There is a political staff to overthrow the Iranian regime inside and outside Iran. The leadership of the PJAK (the Iranian PKK) was able to travel to the United States while the party was officially considered a terrorist organization. The «Mujahideen of the People», a family-owned organization and a pet of the French and American governments for decades, have a political program to overthrow the Iranian government and restore democracy and the market economy in Iran. This is what they write, at least. They have maintained social and political networks within the country, and this is the only explanation for the military operations that have been carried out for years in Iran by Israel. I am referring to the murders of nuclear scientists and prominent personalities of the Iranian state inside and outside the country, undermining the country’s infrastructure and finally undermining the nuclear program itself.

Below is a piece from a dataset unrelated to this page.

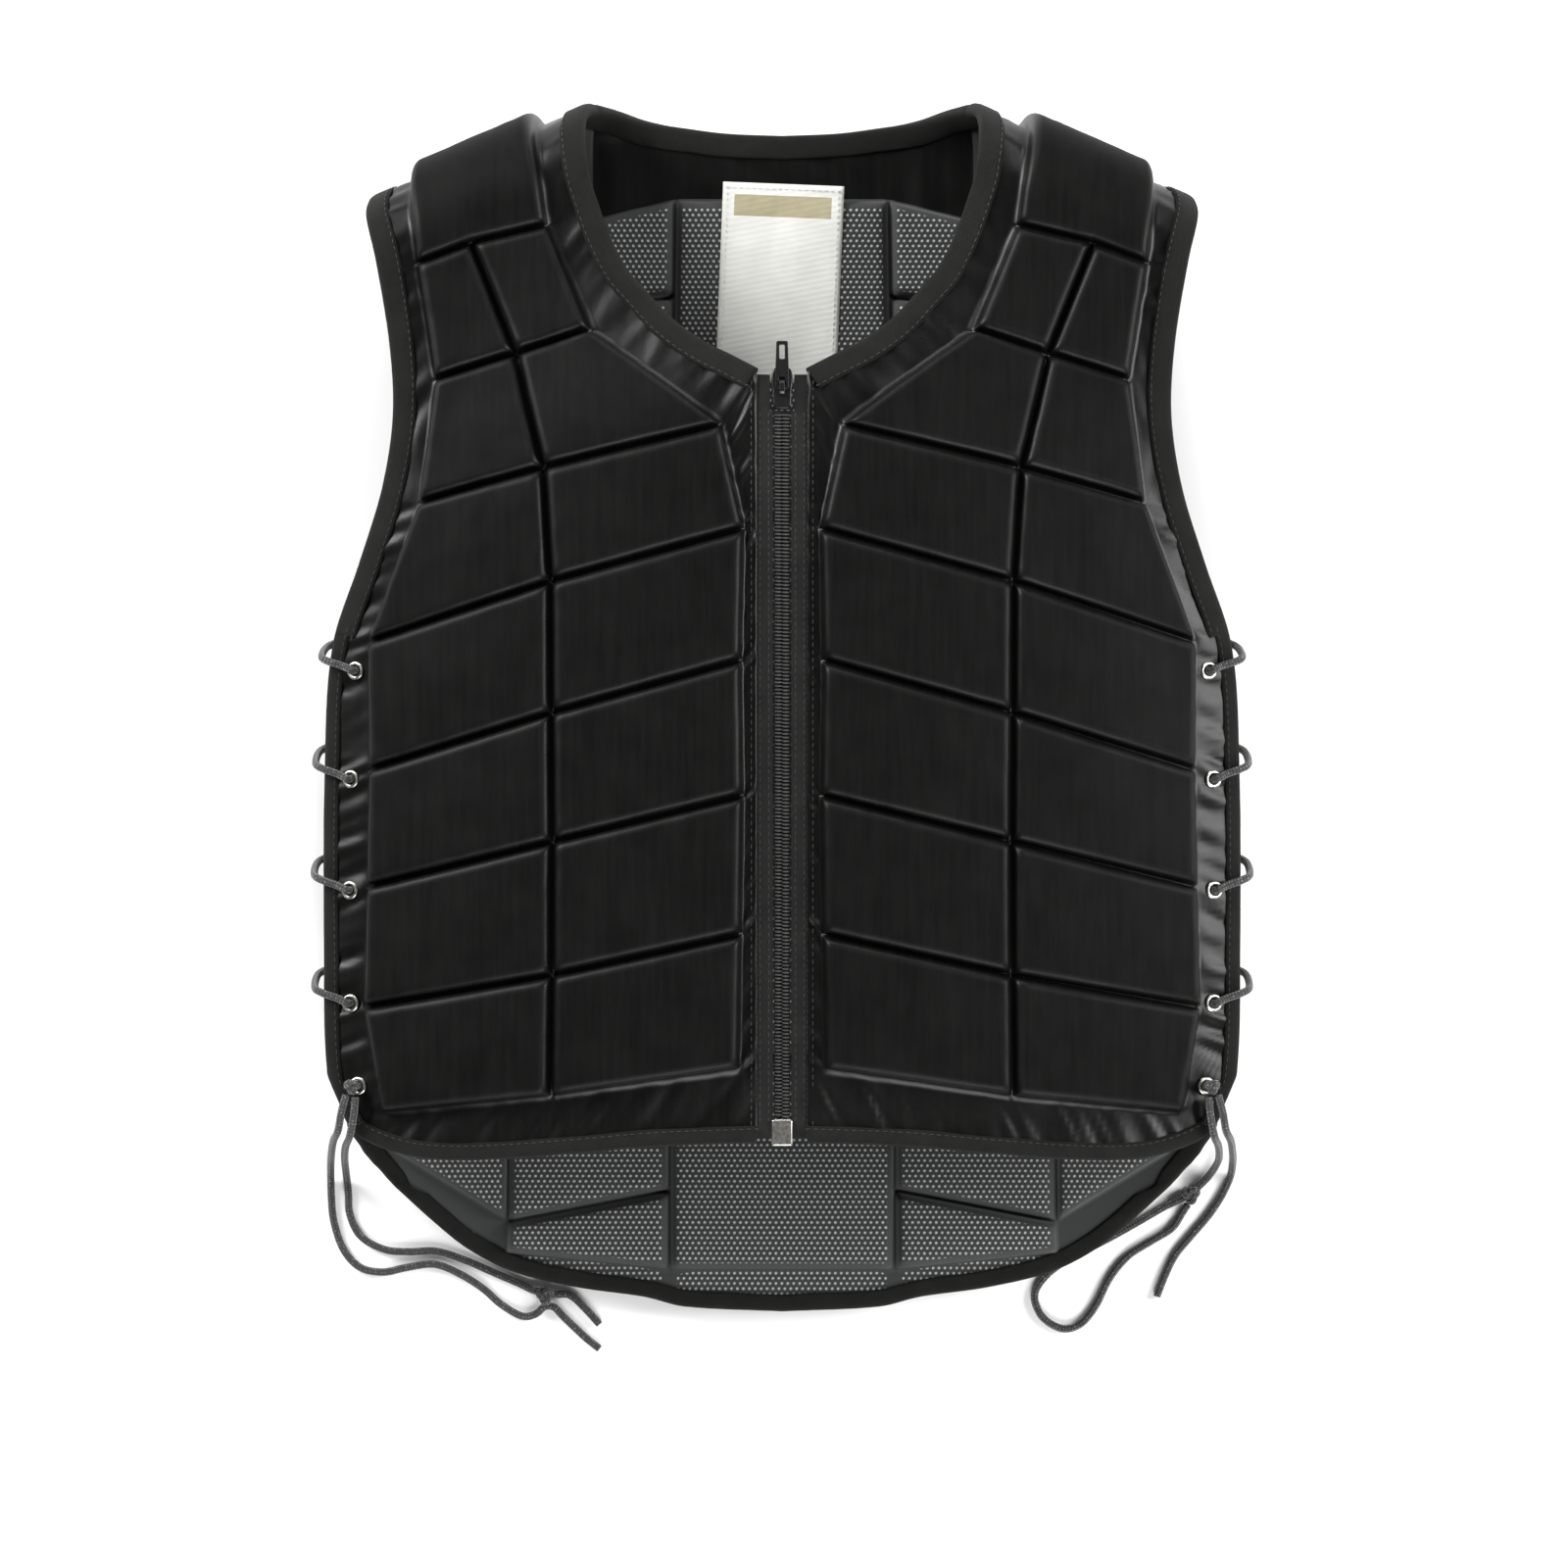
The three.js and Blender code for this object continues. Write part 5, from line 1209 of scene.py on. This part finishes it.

Wikileaks and various US think-tanks are teeming with analyses regarding the overthrow of the regime in Iran. The proposed plan looks very much like the one devised and implemented in the case of Syria. A protest movement that turns into an armed insurrection and is completed with a coup and / or a military intervention.

One can only burst into laughter hearing that the Iranian opposition, itself being a family affair, will somehow bring democracy to a country of 80 million people. I think this is an even better joke than the al-Nusra feminists in Aleppo or the Queer Brigade that is supposed to be fighting in Rojava.

One should take a moment and think about what is keeping the US Army out of North Korea. Is it the anti-war movement? Is it the political power of the forces of socialism from below? Or is it the nuclear power of the country and the political cost of a retaliation strike;

The Islamic Revolution (whether we agree with it or not) revived anti-imperialism in the Middle East in the 1980s. It was Hizbullah that drove the Americans out of Lebanon, and it was the example of Iran of the Islamic Revolution that revived the Palestinian struggle after the defeat of Arab nationalism (1967 and 1973) and the capitulation of Egypt. Iran historically has a score to settle with the US and Israel, a score that has been magnified with the «Shiite Crescent» and the war in Syria.

The Iranian elite are faced with the problem that China solved. They are interested in solving this problem in the way China did, avoiding undesired turbulence and keeping a potentianl regime change at bay. They want to transform the country’s productive model into a market economy that respects the Islamic rules (or some of them, there are such Islamic democracies) without having to dissolve the state and the patronage system that keeps them in power. This task does not just mean privatization, it means integration into the international system, relations with the international financial capital and good relations with the US. Although China solved this problem through the Sino-American approach, before the reforms, and managed to do so with the old elite maintaining political control, the future seems bleak for Iran, due to its relations with the United States, especially after its involvement in Syria.

Therefore, Iran remains a revisionist power in the international arena and this is a pleasant situation since its presence in the Middle East prevents the United States and Israel from turning the entire area into their playground.

Any overthrow of this situation will mean that the working people in Iran will face consequences similar to what the Russian working people faced after the restoration of capitalism in Russia. The country will be carved up and colonized, and political freedoms will be similar to the ones in Yeltsin’s Russia, Saakashvili’s Georgia and Poroshenko’s Ukraine. Syria and Hizbullah will fall and the Middle East will become an «American-Israeli mare nostrum”.

In Iran, we are confronted with the attempt of an «orange revolution», a kind of revolution that the Left needs to oppose, while at the same time assuming no responsibility of giving political support to a regime that is not ours.

The case of the revolution has objective conditions. The most important is shaking the international balance, or to put it differently that imperialism “crashes the boat onto the reef”. If imperialism constantly wins, if it manages to impose its political program and achieve the regime changes it pursues, I really do not know whether there will be anybody left who still thinks about the possibility of a collective labor agreement.